The book will launch the Dundee Literary Festival next Friday at the Bonar Hall. www.literarydundee.co.uk

Arrest This Moment, the title taken from the lyric of Constable Le Clock, provides a comprehensive review of what has happened since Michael passed in 2012, from tribute programmes on TV and radio, to concerts, to Hermless ale, named after one of his most famous songs and one that many would like to see as an alternative Scottish national anthem.

This year has seen a flurry of significant activity. In February, Michael’s entire catalogue became available on digital download for the first time, including two new releases. High Sobriety is a double live album from Dundee in 2000 and Dubiety, which should have been his second album, but disagreements with Polydor on the direction his songwriting should take led to shelving of the recordings.

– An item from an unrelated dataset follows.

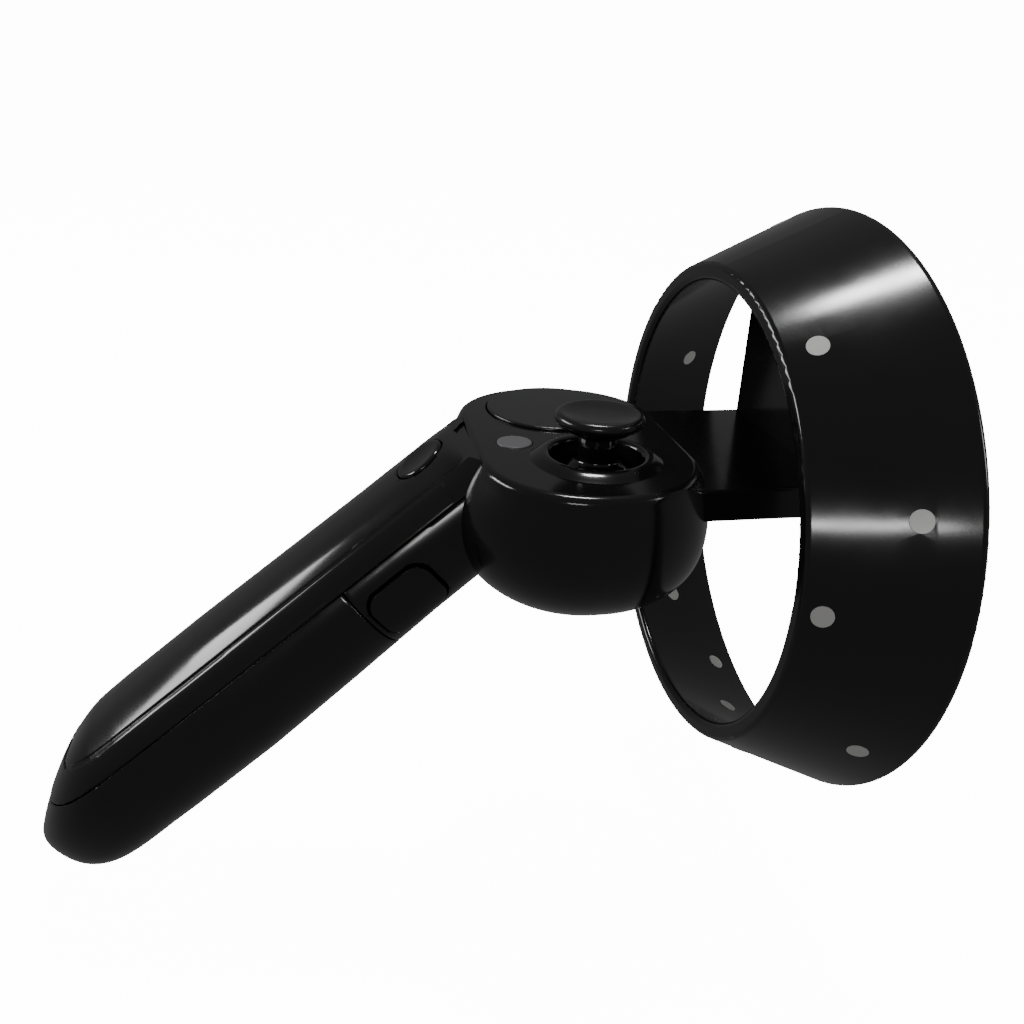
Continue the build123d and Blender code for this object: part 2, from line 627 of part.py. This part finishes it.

On the same day Alice Marra released Chain Up The Swings, an album of her father’s songs. In July, Calum Colvin’s portrait of Michael, the cover of the book, was unveiled at the McManus in Dundee as part of his exhibition Museography. There is also a temporary exhibition of Michael’s belongings, including his ironing board keyboard stand and beret, which runs until October 29.

Earlier this month saw the launch of the Big Noise Douglas Orchestra. This followed almost five years of fundraising and campaigning by Optimistic Sound – Michael Marra Music Trust For The Young People Of Dundee. It was established by his family shortly after his death, with the aim of bringing the Sistema Project, which Michael was a huge admirer of, to his beloved Dundee.